_Problem to solve_:
Your task is to output all the records below, word for word.

──────── Available data ────────

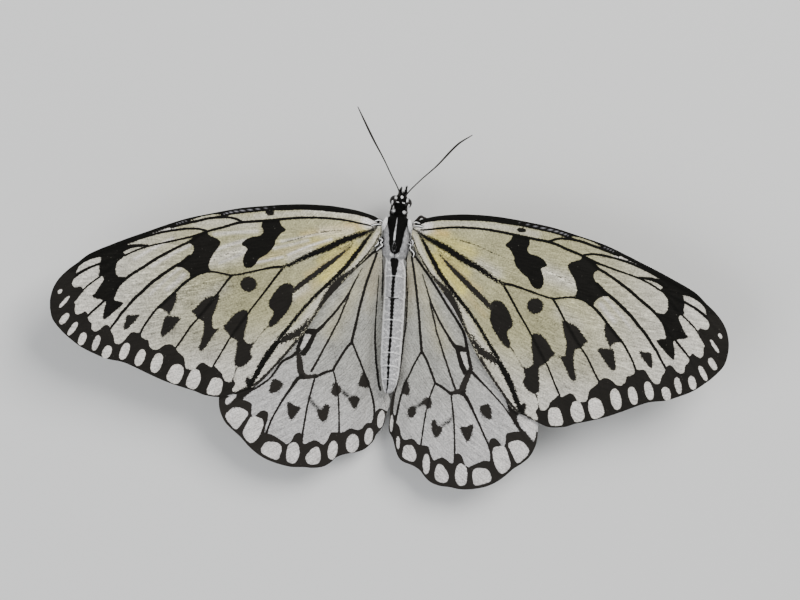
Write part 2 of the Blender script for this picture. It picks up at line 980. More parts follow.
@dataclass(frozen=True)
class Lay:
    """How a wing's own plan is swept to where the wing lies."""

    hinge: tuple
    turn: float = 0.0
    span: float = 1.0
    chord: float = 1.0
    shear: float = 0.0
    shift: tuple = (0.0, 0.0)
    reach: float = 8.0

    def place(self, plan: np.ndarray) -> np.ndarray:
        """Sweeps, stretches and shifts plan points about the hinge.

        Args:
            plan: Points of the wing's own plan.

        Returns:
            The points as they lie.
        """
        ds, dt = plan[:, 0] - self.hinge[0], plan[:, 1] - self.hinge[1]
        s, t = self.span * ds + self.shear * dt, self.shear * ds + self.chord * dt
        held = np.minimum(1.0, np.hypot(ds, dt) / self.reach)
        cosine, sine = math.cos(self.turn), math.sin(self.turn)
        return np.stack((self.hinge[0] + cosine * s - sine * t + held * self.shift[0],
                         self.hinge[1] + sine * s + cosine * t + held * self.shift[1]), axis=1)

    def own(self, lain: Points) -> list[tuple]:
        """Finds the own plan points that come to lie at given places.

        Args:
            lain: Places as they lie on the animal.

        Returns:
            The points of the wing's own plan.
        """
        target = np.array(lain, dtype=float)
        guess = target.copy()
        for _ in range(12):
            guess += target - self.place(guess)
        return [tuple(p) for p in guess]


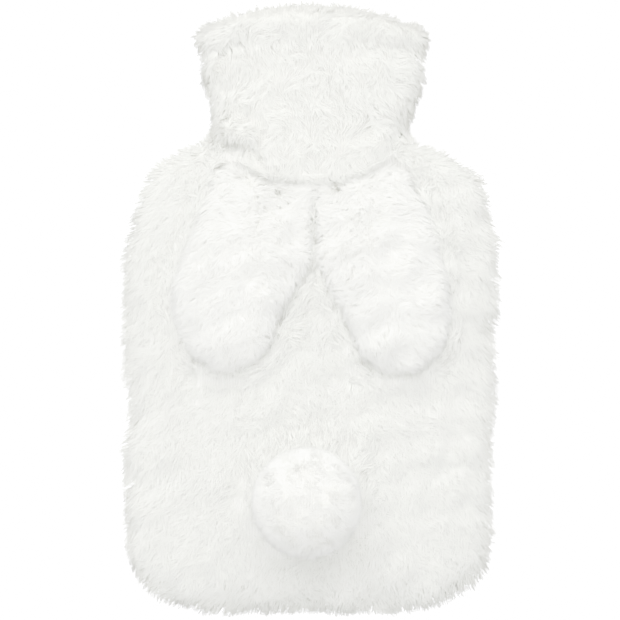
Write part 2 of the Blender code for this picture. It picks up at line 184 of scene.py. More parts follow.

────────

_Solution to the exercise_:
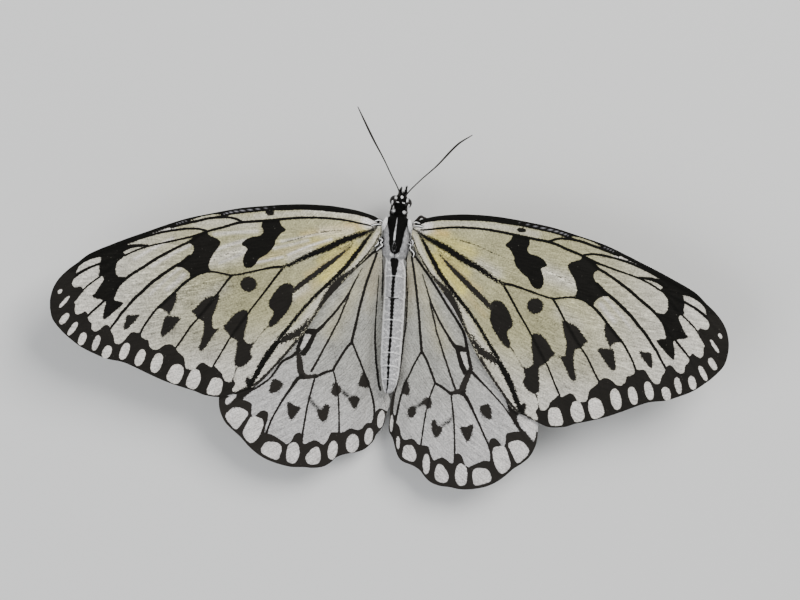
Write part 2 of the Blender script for this picture. It picks up at line 980. More parts follow.
@dataclass(frozen=True)
class Lay:
    """How a wing's own plan is swept to where the wing lies."""

    hinge: tuple
    turn: float = 0.0
    span: float = 1.0
    chord: float = 1.0
    shear: float = 0.0
    shift: tuple = (0.0, 0.0)
    reach: float = 8.0

    def place(self, plan: np.ndarray) -> np.ndarray:
        """Sweeps, stretches and shifts plan points about the hinge.

        Args:
            plan: Points of the wing's own plan.

        Returns:
            The points as they lie.
        """
        ds, dt = plan[:, 0] - self.hinge[0], plan[:, 1] - self.hinge[1]
        s, t = self.span * ds + self.shear * dt, self.shear * ds + self.chord * dt
        held = np.minimum(1.0, np.hypot(ds, dt) / self.reach)
        cosine, sine = math.cos(self.turn), math.sin(self.turn)
        return np.stack((self.hinge[0] + cosine * s - sine * t + held * self.shift[0],
                         self.hinge[1] + sine * s + cosine * t + held * self.shift[1]), axis=1)

    def own(self, lain: Points) -> list[tuple]:
        """Finds the own plan points that come to lie at given places.

        Args:
            lain: Places as they lie on the animal.

        Returns:
            The points of the wing's own plan.
        """
        target = np.array(lain, dtype=float)
        guess = target.copy()
        for _ in range(12):
            guess += target - self.place(guess)
        return [tuple(p) for p in guess]


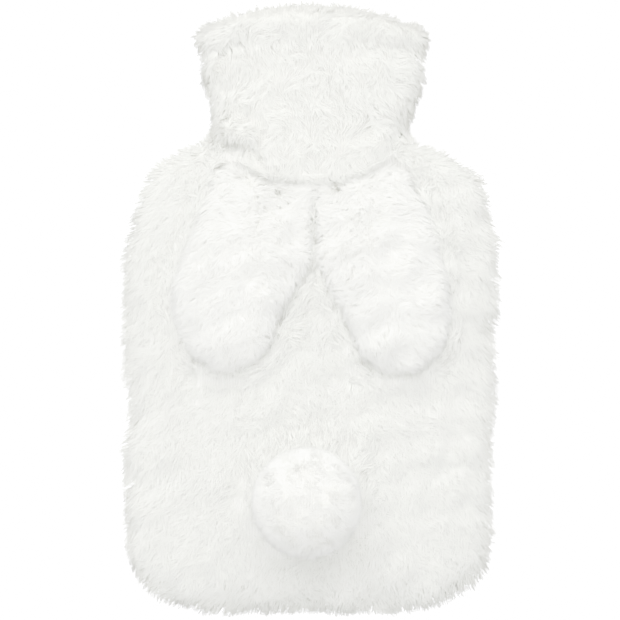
Write part 2 of the Blender code for this picture. It picks up at line 184 of scene.py. More parts follow.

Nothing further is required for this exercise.